I sympathised, as I’m also on my own journey and it was good to hear how they overcame barriers, what services they found helpful and what they’d do differently. Plenty to take away.
It’s not called Creative Social for nothing. There were plenty of opportunities to chat to those attending. Having a ‘No Egos’ rule definitely works: compliments were exchanged, along with business cards, email addresses and Twitter handles – these activities continued throughout the two days, as we all got to know each other better.

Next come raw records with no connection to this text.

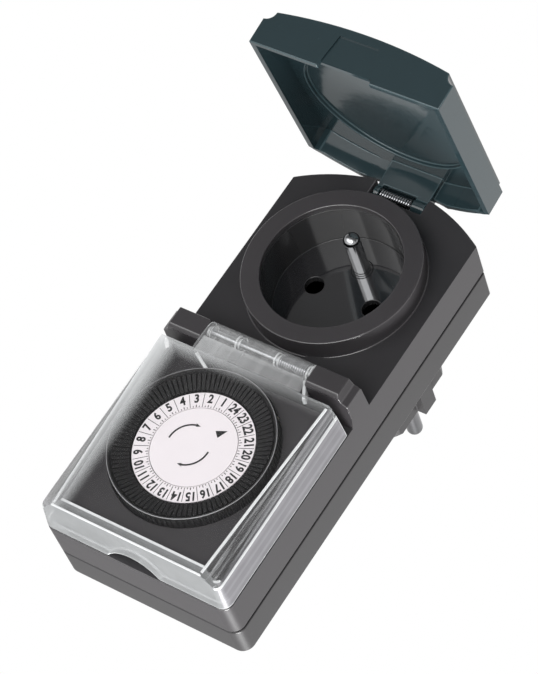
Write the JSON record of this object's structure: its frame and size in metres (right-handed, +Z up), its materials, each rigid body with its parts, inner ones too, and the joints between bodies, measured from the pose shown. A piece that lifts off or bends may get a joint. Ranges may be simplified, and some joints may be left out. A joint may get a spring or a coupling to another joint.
{
  "type": "plug-in timer switch",
  "caption": "Weatherproof plug-in timer switch with a pin-earth plug behind, a pin-earth socket under a spring lid and a mechanical day dial under a clear hinged cover.",
  "frame": {"origin": "centre of the plug's end face, midway between its two live pins", "axes": "+Y the way the plug pins point, into the wall; +Z up, towards the socket lid's hinge; +X to the right seen from the front"},
  "size_m": [0.06, 0.1315, 0.1464],
  "materials": {
    "front_plastic": "fine moulded texture, satin",
    "rear_plastic": "fine moulded texture, satin",
    "gasket_rubber": "soft sealing cord",
    "screw_steel": "zinc plated",
    "bowl_plastic": "glossy moulded insert",
    "pin_nickel": "nickel plated, drawn marks",
    "contact_brass": "stamped strip",
    "plug_plastic": "moulded",
    "lid_plastic": "semi gloss, dark slate green",
    "hinge_steel": "drawn wire",
    "spring_steel": "bright spring wire",
    "clear_plastic": "clear moulded plastic with frosted walls",
    "frame_plastic": "natural moulding",
    "dial_white": "printed white",
    "dial_black": "moulded, satin",
    "tappet_plastic": "moulded, satin",
    "gear_plastic": "natural acetal",
    "motor_steel": "pressed steel",
    "coil_copper": "enamelled winding",
    "rotor_metal": "sintered magnet and steel shaft",
    "switch_plastic": "moulded case"
  },
  "bodies": {
    "housing": {"front_housing": "front_plastic", "rear_housing": "rear_plastic", "plug_body": "rear_plastic", "housing_gasket": "gasket_rubber", "housing_screws": "screw_steel", "socket_bowl": "bowl_plastic", "earth_pin": "pin_nickel", "contact_left": "contact_brass", "contact_right": "contact_brass", "earth_bar": "contact_brass", "earth_receptacle": "contact_brass", "neutral_bar": "contact_brass", "line_in_bar": "contact_brass", "line_out_bar": "contact_brass", "plug_plate": "plug_plastic", "plug_pin_left": "pin_nickel", "plug_pin_right": "pin_nickel", "socket_lid_pin": "hinge_steel", "socket_lid_spring": "spring_steel", "timer_cover_pin": "hinge_steel", "timer_cover_spring": "spring_steel", "mechanism_plate": "frame_plastic", "dial_post": "hinge_steel", "centre_disc": "dial_white", "idler_arbor": "hinge_steel", "motor_can": "motor_steel", "motor_coil": "coil_copper", "switch_case": "switch_plastic", "lever_pin": "hinge_steel", "switch_blade": "contact_brass", "fixed_contact": "contact_brass"},
    "lid": {"socket_lid": "lid_plastic"},
    "cover": {"timer_cover": "clear_plastic"},
    "dial": {"dial_wheel": "dial_black", "numeral_ring": "dial_white", "dial_tappets": "tappet_plastic"},
    "tappet_a": {"tappet_1": "tappet_plastic"},
    "tappet_b": {"tappet_2": "tappet_plastic"},
    "tappet_c": {"tappet_3": "tappet_plastic"},
    "idler": {"idler_gear": "gear_plastic"},
    "motor_shaft": {"motor_rotor": "rotor_metal"},
    "lever": {"switch_lever": "gear_plastic"}
  },
  "joints": [
    {"name": "socket_lid_hinge", "type": "hinge", "parent": "housing", "child": "lid", "pos_m": [0, -0.05, 0.0308], "axis": [-1, 0, 0], "range_deg": [-82.6, 5]},
    {"name": "timer_cover_hinge", "type": "hinge", "parent": "housing", "child": "cover", "pos_m": [0, -0.0627, -0.0333], "axis": [-1, 0, 0], "range_deg": [0, 90], "stiffness_Nm_per_rad": 0.004, "springref_deg": -28.65},
    {"name": "dial_turn", "type": "hinge", "parent": "housing", "child": "dial", "pos_m": [-0.0012, -0.062, -0.065], "axis": [0, -1, 0], "continuous": true},
    {"name": "idler_turn", "type": "hinge", "parent": "housing", "child": "idler", "pos_m": [0.00701, -0.048, -0.04245], "axis": [0, -1, 0], "continuous": true},
    {"name": "motor_shaft_turn", "type": "hinge", "parent": "housing", "child": "motor_shaft", "pos_m": [-0.00402, -0.043, -0.0517], "axis": [0, -1, 0], "continuous": true},
    {"name": "tappet_1_push", "type": "slide", "parent": "dial", "child": "tappet_a", "axis": [0, 1, 0], "range_m": [0, 0.0018]},
    {"name": "tappet_2_push", "type": "slide", "parent": "dial", "child": "tappet_b", "axis": [0, 1, 0], "range_m": [0, 0.0018]},
    {"name": "tappet_3_push", "type": "slide", "parent": "dial", "child": "tappet_c", "axis": [0, 1, 0], "range_m": [0, 0.0018]},
    {"name": "switch_lever_rock", "type": "hinge", "parent": "housing", "child": "lever", "pos_m": [0.025, -0.0486, -0.0773], "axis": [0, 0, -1], "range_deg": [0, 7], "stiffness_Nm_per_rad": 0.002, "springref_deg": -11.46}
  ],
  "couplings": [
    {"joint": "idler_turn", "follows": "dial_turn", "ratio": -7},
    {"joint": "motor_shaft_turn", "follows": "dial_turn", "ratio": 35}
  ]
}
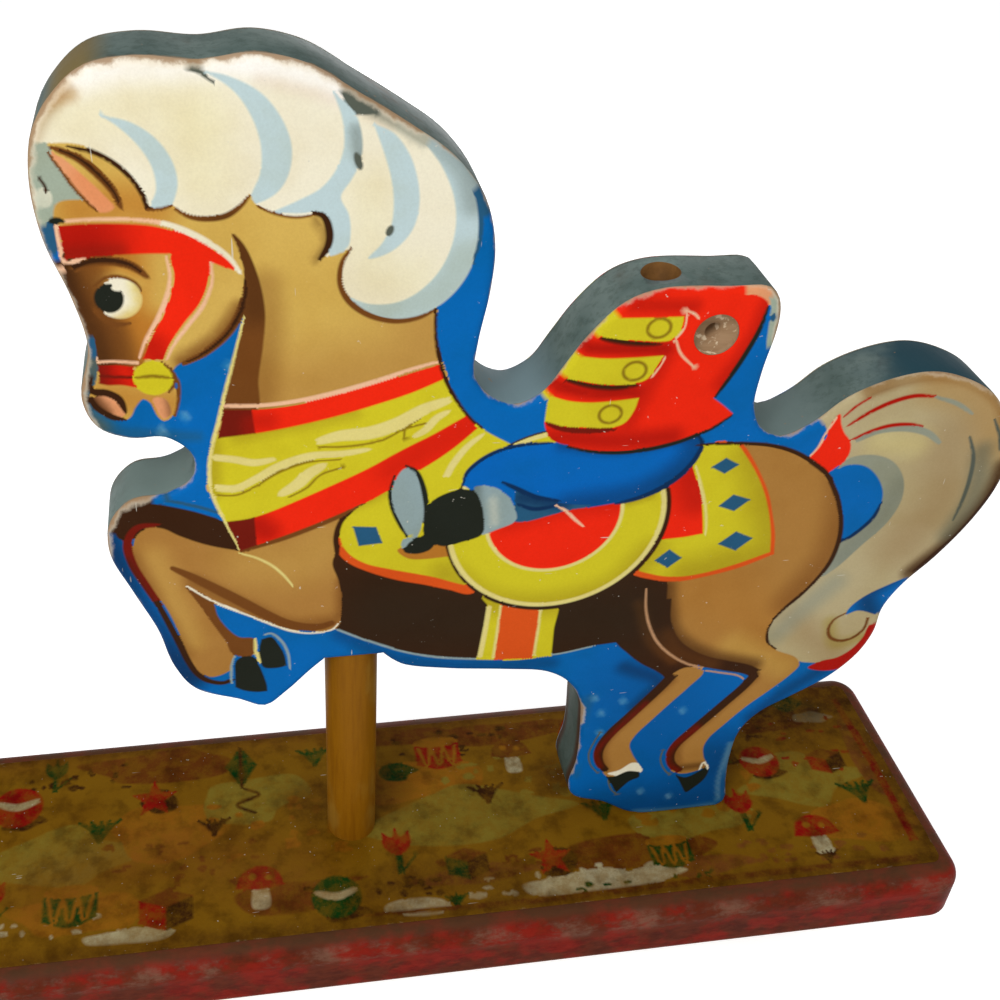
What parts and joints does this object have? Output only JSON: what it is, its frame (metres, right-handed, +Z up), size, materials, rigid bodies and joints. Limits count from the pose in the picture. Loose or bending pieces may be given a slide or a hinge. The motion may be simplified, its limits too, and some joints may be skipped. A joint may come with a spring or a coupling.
{
  "type": "horse pull toy",
  "caption": "Wooden pull toy: a flat prancing horse and rider sawn from one board, on a post and hind foot above a base board that rolls on small wheels.",
  "frame": {"origin": "on the floor under the middle of the base board", "axes": "+Z up; X along the base board with the horse facing -X; -Y is the horse's left side"},
  "size_m": [0.335, 0.095, 0.3154],
  "materials": {
    "base_paint": "worn red gloss paint on wood",
    "base_paper": "varnished printed paper on wood",
    "post_varnish": "ochre varnished dowel",
    "edge_paint": "worn grey-blue paint on sawn wood",
    "horse_paper": "varnished printed paper on wood",
    "bare_wood": "plain planed wood",
    "wheel_paint": "red painted turned wood",
    "axle_steel": "dull drawn steel",
    "screw_steel": "aged wood screw"
  },
  "bodies": {
    "base": {"base_board": "base_paint", "base_print": "base_paper", "post": "post_varnish", "horse_board": "edge_paint", "horse_print_left": "horse_paper", "horse_print_right": "horse_paper", "foot_screws": "screw_steel", "front_axle_block": "bare_wood", "rear_axle_block": "bare_wood", "front_block_screws": "screw_steel", "rear_block_screws": "screw_steel", "front_axle": "axle_steel", "rear_axle": "axle_steel", "front_left_washer": "axle_steel", "front_right_washer": "axle_steel", "rear_left_washer": "axle_steel", "rear_right_washer": "axle_steel", "front_left_cap": "axle_steel", "front_right_cap": "axle_steel", "rear_left_cap": "axle_steel", "rear_right_cap": "axle_steel"},
    "front_left_wheel": {"front_left_wheel": "wheel_paint"},
    "front_right_wheel": {"front_right_wheel": "wheel_paint"},
    "rear_left_wheel": {"rear_left_wheel": "wheel_paint"},
    "rear_right_wheel": {"rear_right_wheel": "wheel_paint"}
  },
  "joints": [
    {"name": "front_left_wheel_spin", "type": "hinge", "parent": "base", "child": "front_left_wheel", "pos_m": [-0.1195, 0, 0.013], "axis": [0, 1, 0], "continuous": true},
    {"name": "front_right_wheel_spin", "type": "hinge", "parent": "base", "child": "front_right_wheel", "pos_m": [-0.1195, 0, 0.013], "axis": [0, 1, 0], "continuous": true},
    {"name": "rear_left_wheel_spin", "type": "hinge", "parent": "base", "child": "rear_left_wheel", "pos_m": [0.1195, 0, 0.013], "axis": [0, 1, 0], "continuous": true},
    {"name": "rear_right_wheel_spin", "type": "hinge", "parent": "base", "child": "rear_right_wheel", "pos_m": [0.1195, 0, 0.013], "axis": [0, 1, 0], "continuous": true}
  ]
}
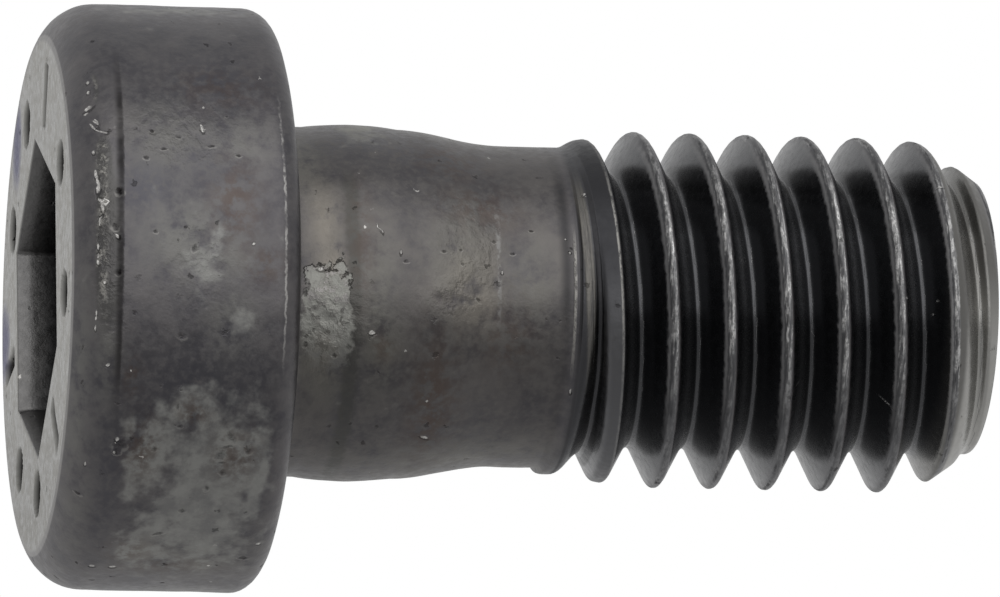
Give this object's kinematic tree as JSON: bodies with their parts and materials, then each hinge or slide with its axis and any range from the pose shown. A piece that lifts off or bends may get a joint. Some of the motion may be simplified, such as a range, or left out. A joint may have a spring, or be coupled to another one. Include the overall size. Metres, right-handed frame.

One of the best ways to gel was at the evening session on the first day, where we were treated to a bespoke theatrical and gastronomic feast from Gingerline. Somehow I managed to avoid consuming copious amounts of free alcohol so I can attest that both the food and the theatre was worth the wait.
So, what can I say about Creative Fresh?
The time spent was just what I needed, not what I expected and everything a two-day event should be – I mean, where else will you start the second day making masks out of paper bags and modelling them for a group photo?
It was most definitely fresh. I am also creatively refreshed – and a proud member of Creative Social. If you get the chance, go. Just remember to leave that ego at home (which is good advice, generally).
Huge thanks go to James, Daniele, Katie and the wider Creative Social crew, and to everyone who attended for making the end of last week memorable for all the right reasons.